#### [Task requirements]
Restate every line of the material, word for word.

#### [Source material]
-*-
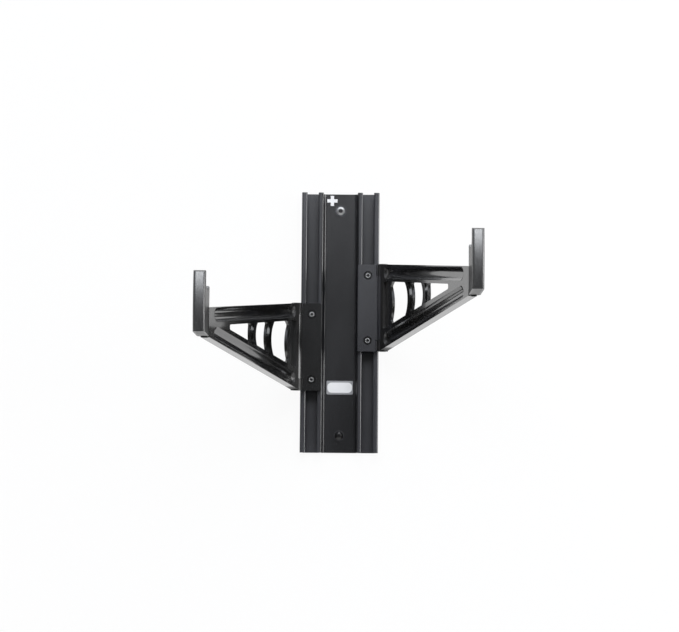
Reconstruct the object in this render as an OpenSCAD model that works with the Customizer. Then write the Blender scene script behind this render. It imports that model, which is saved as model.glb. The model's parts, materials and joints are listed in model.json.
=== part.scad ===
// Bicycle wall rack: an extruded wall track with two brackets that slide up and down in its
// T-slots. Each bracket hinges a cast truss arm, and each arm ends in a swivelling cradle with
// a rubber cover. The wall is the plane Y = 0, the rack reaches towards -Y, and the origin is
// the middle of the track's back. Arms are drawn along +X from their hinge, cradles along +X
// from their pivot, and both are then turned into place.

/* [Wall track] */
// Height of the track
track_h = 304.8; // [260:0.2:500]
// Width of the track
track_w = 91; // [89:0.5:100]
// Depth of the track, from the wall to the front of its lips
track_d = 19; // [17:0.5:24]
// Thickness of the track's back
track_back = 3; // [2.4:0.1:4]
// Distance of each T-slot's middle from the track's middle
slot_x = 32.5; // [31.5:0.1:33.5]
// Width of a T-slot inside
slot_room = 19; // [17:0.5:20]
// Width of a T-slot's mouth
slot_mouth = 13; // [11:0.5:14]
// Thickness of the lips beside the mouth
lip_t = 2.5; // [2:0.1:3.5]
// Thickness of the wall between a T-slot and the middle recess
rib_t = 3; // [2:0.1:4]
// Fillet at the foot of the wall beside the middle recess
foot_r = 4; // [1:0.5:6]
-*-
#### [Answer for this exercise]
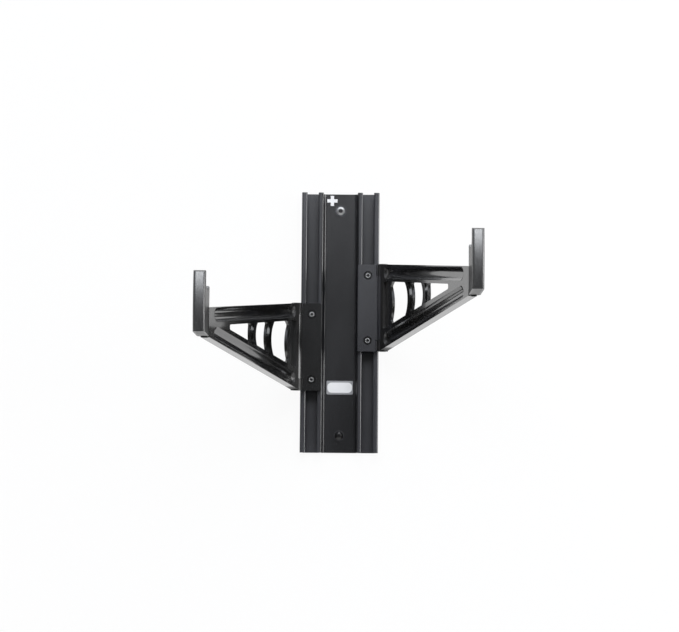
Reconstruct the object in this render as an OpenSCAD model that works with the Customizer. Then write the Blender scene script behind this render. It imports that model, which is saved as model.glb. The model's parts, materials and joints are listed in model.json.
=== part.scad ===
// Bicycle wall rack: an extruded wall track with two brackets that slide up and down in its
// T-slots. Each bracket hinges a cast truss arm, and each arm ends in a swivelling cradle with
// a rubber cover. The wall is the plane Y = 0, the rack reaches towards -Y, and the origin is
// the middle of the track's back. Arms are drawn along +X from their hinge, cradles along +X
// from their pivot, and both are then turned into place.

/* [Wall track] */
// Height of the track
track_h = 304.8; // [260:0.2:500]
// Width of the track
track_w = 91; // [89:0.5:100]
// Depth of the track, from the wall to the front of its lips
track_d = 19; // [17:0.5:24]
// Thickness of the track's back
track_back = 3; // [2.4:0.1:4]
// Distance of each T-slot's middle from the track's middle
slot_x = 32.5; // [31.5:0.1:33.5]
// Width of a T-slot inside
slot_room = 19; // [17:0.5:20]
// Width of a T-slot's mouth
slot_mouth = 13; // [11:0.5:14]
// Thickness of the lips beside the mouth
lip_t = 2.5; // [2:0.1:3.5]
// Thickness of the wall between a T-slot and the middle recess
rib_t = 3; // [2:0.1:4]
// Fillet at the foot of the wall beside the middle recess
foot_r = 4; // [1:0.5:6]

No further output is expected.